* Begin DATA ENTRIES *

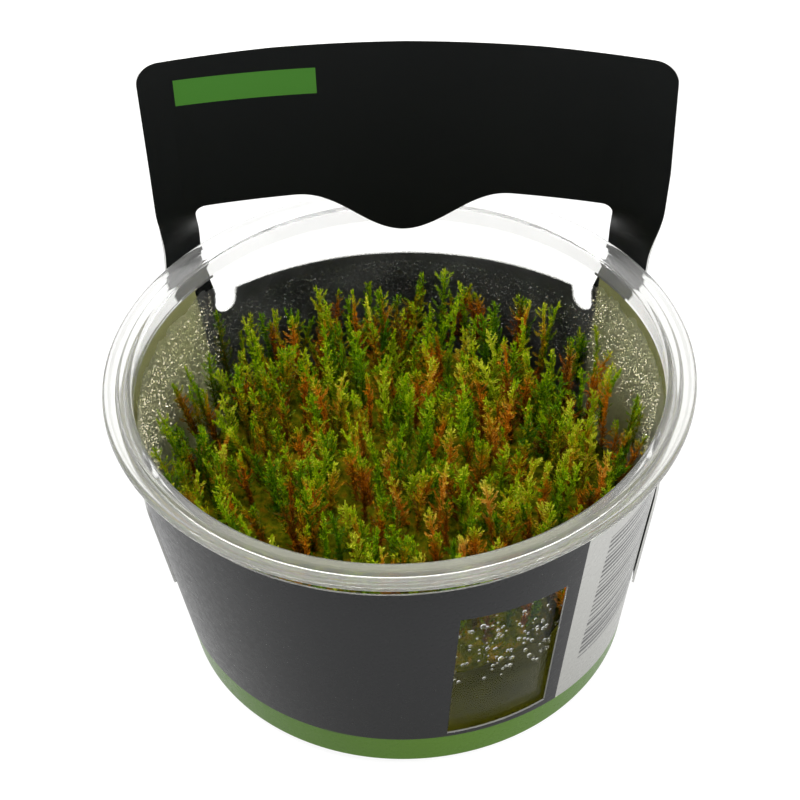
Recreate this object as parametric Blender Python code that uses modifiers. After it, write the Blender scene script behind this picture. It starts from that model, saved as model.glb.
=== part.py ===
"""Moss growing on clear gel in a round see-through tub, with a paper wrap label and a header card.

The tub stands on its base. The origin is the centre of the base, +Z is up, and -Y is the front, where
the wrap label has its window. Sizes below are in millimetres, and MM turns them into metres.
"""
import math
from collections import namedtuple

import bmesh
import bpy
from mathutils import Vector, noise

MM = 0.001
GAP = 0.3  # clearance between pieces that touch on the real thing

# The tub
RIM_RADIUS = 50.0
RIM_HEIGHT = 56.0  # height of the rim's widest circle above the base
WALL = 0.8
WALL_TOP_HEIGHT = 51.0
WALL_TOP_RADIUS = 45.6  # outside of the wall, just below the stacking step
WALL_FOOT_HEIGHT = 1.4
WALL_FOOT_RADIUS = 39.4
FOOT_CORNER = 2.4  # radius of the round corner between the wall and the base
STEP_TOP_HEIGHT = 52.4  # the wall steps outward here, so that the tubs stack
STEP_DEPTH = 0.3
LIP_TOP_HEIGHT = 56.95  # the flat ledge round the mouth
LIP_RADIUS = 47.2  # outside of that ledge
LIP_ROUND = 0.6  # how far its edges are rounded
FLANGE_TOP_HEIGHT = 56.2
FLANGE_UNDER_HEIGHT = 55.3
FLANGE_START_RADIUS = 47.85
FLANGE_END_RADIUS = 48.6
NECK_RADIUS = 46.1  # outside of the wall between the stacking step and the flange
BEAD_RADIUS = 0.8  # of the round edge of the rim
BEAD_STEPS = 6
TUB_STEPS = 72

# What is in the tub
GEL_HEIGHT = 19.0
GEL_CREEP = 0.5  # how far the gel climbs where it meets the wall
MOSS_TOP = 43.5  # mean height of the shoot tips
MOSS_ROUGHNESS = 2.6  # how far the tips rise and fall about that height
MOSS_LUMP = 7.0  # width of one lump of the mat
MOSS_EDGE = 0.4  # distance from the gap at the wall to the mat's side
MOSS_SHOULDER = 4.0  # height of the rounded edge at the mat's top
MOSS_RINGS = 9
MOSS_STEPS = 48

# The wrap label
LABEL_THICKNESS = 0.3
LABEL_BOTTOM = 1.4
LABEL_TOP = 51.4
LABEL_LOOSENESS = 0.7  # the label stands this much further off the wall at its top
LABEL_LEAN = -0.4  # its top edge sits this far to one side
LABEL_START = 53.5  # azimuths in degrees, from +Y towards +X
LABEL_END = 309.0
LABEL_CELLS = 55
WINDOW_BOTTOM_RIGHT = (146.1, 8.7)  # the window's corners: azimuth in degrees, and height
WINDOW_BOTTOM_LEFT = (171.8, 8.9)
WINDOW_TOP_LEFT = (169.3, 42.8)
WINDOW_TOP_RIGHT = (145.1, 41.4)

# The header card
CARD_THICKNESS = 0.4
CARD_AZIMUTH = 3.0  # the card's middle is turned this far from +Y
CARD_TOP = 101.0
CARD_HALF_WIDTH = 44.8
CARD_CORNER = 4.0
CARD_CROWN = 0.8  # the top edge is this much lower at its corners
CARD_FLARE = 0.6  # the upright panel is this much narrower at its foot
CARD_SHIFT = 1.7  # the upright panel sits this far to the right of its two legs
SHEET_DISTANCE = 31.1  # from the tub's axis to the middle of the upright sheet
SHEET_BEND = 170.0  # radius of the upright sheet's slight curve
SHEET_START = 70.0  # above this height the card is the upright sheet
CHORD_CIRCLE = 45.2  # the flat outline measures across the card as a chord of this circle
CUTOUT_HALF_WIDTH = 36.5
CUTOUT_TOP = 70.2
CUTOUT_CORNER = 1.9
CUTOUT_DROP = 0.4  # the cutout's top is this much lower at its corners
TONGUE_HALF_WIDTH = 18.9  # the rounded tongue that hangs into the cutout
TONGUE_BOTTOM = 61.7
TONGUE_POWER = 1.1  # over 1 makes the tongue more pointed
TONGUE_STEPS = 8
LEG_OUTER_AZIMUTH = 58.4
LEG_INNER_AZIMUTH = 48.0
LEG_RIM_AZIMUTH = 47.4  # the leg's inner edge at the height of the rim
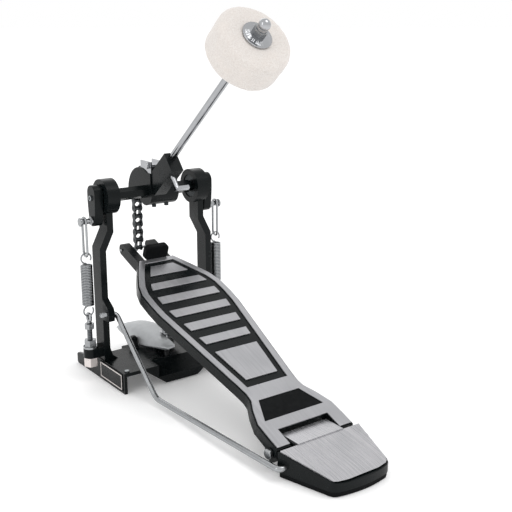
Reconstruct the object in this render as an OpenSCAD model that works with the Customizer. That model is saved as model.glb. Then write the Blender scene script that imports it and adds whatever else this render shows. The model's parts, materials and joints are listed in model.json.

* End DATA ENTRIES *

__WORK TO COMPLETE__: Quote exactly the first line of the data and every line after it through the one holding "the real thing".

__EXPECTED ANSWER__:
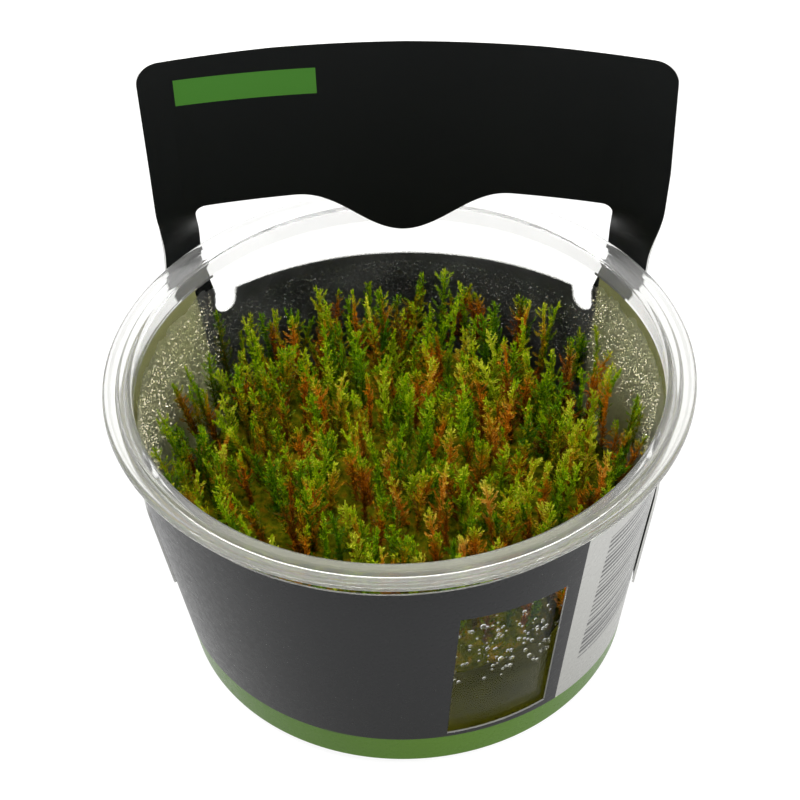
Recreate this object as parametric Blender Python code that uses modifiers. After it, write the Blender scene script behind this picture. It starts from that model, saved as model.glb.
=== part.py ===
"""Moss growing on clear gel in a round see-through tub, with a paper wrap label and a header card.

The tub stands on its base. The origin is the centre of the base, +Z is up, and -Y is the front, where
the wrap label has its window. Sizes below are in millimetres, and MM turns them into metres.
"""
import math
from collections import namedtuple

import bmesh
import bpy
from mathutils import Vector, noise

MM = 0.001
GAP = 0.3  # clearance between pieces that touch on the real thing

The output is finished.